(3D code data)
----------------

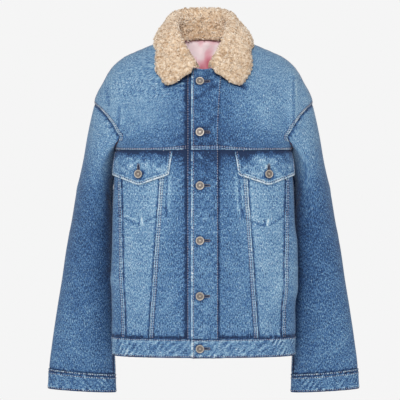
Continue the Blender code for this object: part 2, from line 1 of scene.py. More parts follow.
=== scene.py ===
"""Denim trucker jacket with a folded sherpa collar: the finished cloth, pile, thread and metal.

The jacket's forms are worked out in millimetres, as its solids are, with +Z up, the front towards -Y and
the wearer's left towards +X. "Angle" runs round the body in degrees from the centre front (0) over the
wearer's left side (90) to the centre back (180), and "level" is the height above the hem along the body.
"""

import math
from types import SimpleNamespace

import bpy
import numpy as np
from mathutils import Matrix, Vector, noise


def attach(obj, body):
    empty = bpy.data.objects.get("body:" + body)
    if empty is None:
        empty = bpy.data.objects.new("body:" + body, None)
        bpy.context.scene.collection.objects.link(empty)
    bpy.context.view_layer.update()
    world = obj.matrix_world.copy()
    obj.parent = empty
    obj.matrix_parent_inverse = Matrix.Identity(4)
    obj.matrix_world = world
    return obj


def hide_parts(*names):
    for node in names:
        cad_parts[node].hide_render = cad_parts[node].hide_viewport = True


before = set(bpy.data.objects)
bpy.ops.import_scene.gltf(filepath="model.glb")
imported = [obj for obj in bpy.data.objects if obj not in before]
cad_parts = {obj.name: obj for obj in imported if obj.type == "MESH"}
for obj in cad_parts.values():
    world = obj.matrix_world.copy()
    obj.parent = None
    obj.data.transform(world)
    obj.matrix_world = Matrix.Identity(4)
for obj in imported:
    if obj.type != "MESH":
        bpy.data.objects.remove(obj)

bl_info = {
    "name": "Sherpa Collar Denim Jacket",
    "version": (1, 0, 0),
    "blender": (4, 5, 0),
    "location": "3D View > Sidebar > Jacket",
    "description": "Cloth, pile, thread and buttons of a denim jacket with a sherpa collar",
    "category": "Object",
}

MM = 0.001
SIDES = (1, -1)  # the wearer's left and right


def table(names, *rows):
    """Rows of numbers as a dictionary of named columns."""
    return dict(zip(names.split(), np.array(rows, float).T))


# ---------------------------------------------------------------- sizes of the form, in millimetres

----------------

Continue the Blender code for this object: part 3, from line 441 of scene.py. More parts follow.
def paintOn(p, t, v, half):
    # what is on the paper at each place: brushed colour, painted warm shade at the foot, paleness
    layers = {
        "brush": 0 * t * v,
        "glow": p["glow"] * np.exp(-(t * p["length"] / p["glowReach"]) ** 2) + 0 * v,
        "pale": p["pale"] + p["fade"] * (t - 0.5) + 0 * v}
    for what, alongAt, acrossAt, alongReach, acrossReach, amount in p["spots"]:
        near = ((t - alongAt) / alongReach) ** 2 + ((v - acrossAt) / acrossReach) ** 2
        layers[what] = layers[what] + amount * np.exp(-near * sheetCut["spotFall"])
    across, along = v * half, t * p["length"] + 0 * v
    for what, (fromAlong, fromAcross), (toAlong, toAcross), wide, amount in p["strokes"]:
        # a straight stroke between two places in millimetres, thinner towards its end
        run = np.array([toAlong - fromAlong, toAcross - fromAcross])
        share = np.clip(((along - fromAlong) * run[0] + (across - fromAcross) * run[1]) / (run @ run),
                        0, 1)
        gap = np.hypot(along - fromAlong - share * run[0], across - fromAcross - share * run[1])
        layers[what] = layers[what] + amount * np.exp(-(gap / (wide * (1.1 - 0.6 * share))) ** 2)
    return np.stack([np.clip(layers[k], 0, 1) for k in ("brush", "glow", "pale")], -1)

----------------

Each line from the one holding "Continue the Blender code for this object: part 2, from" to the one holding "bpy.data.objects.remove(obj)", those two included, is to be transcribed exactly, and no other line.

Continue the Blender code for this object: part 2, from line 1 of scene.py. More parts follow.
=== scene.py ===
"""Denim trucker jacket with a folded sherpa collar: the finished cloth, pile, thread and metal.

The jacket's forms are worked out in millimetres, as its solids are, with +Z up, the front towards -Y and
the wearer's left towards +X. "Angle" runs round the body in degrees from the centre front (0) over the
wearer's left side (90) to the centre back (180), and "level" is the height above the hem along the body.
"""

import math
from types import SimpleNamespace

import bpy
import numpy as np
from mathutils import Matrix, Vector, noise


def attach(obj, body):
    empty = bpy.data.objects.get("body:" + body)
    if empty is None:
        empty = bpy.data.objects.new("body:" + body, None)
        bpy.context.scene.collection.objects.link(empty)
    bpy.context.view_layer.update()
    world = obj.matrix_world.copy()
    obj.parent = empty
    obj.matrix_parent_inverse = Matrix.Identity(4)
    obj.matrix_world = world
    return obj


def hide_parts(*names):
    for node in names:
        cad_parts[node].hide_render = cad_parts[node].hide_viewport = True


before = set(bpy.data.objects)
bpy.ops.import_scene.gltf(filepath="model.glb")
imported = [obj for obj in bpy.data.objects if obj not in before]
cad_parts = {obj.name: obj for obj in imported if obj.type == "MESH"}
for obj in cad_parts.values():
    world = obj.matrix_world.copy()
    obj.parent = None
    obj.data.transform(world)
    obj.matrix_world = Matrix.Identity(4)
for obj in imported:
    if obj.type != "MESH":
        bpy.data.objects.remove(obj)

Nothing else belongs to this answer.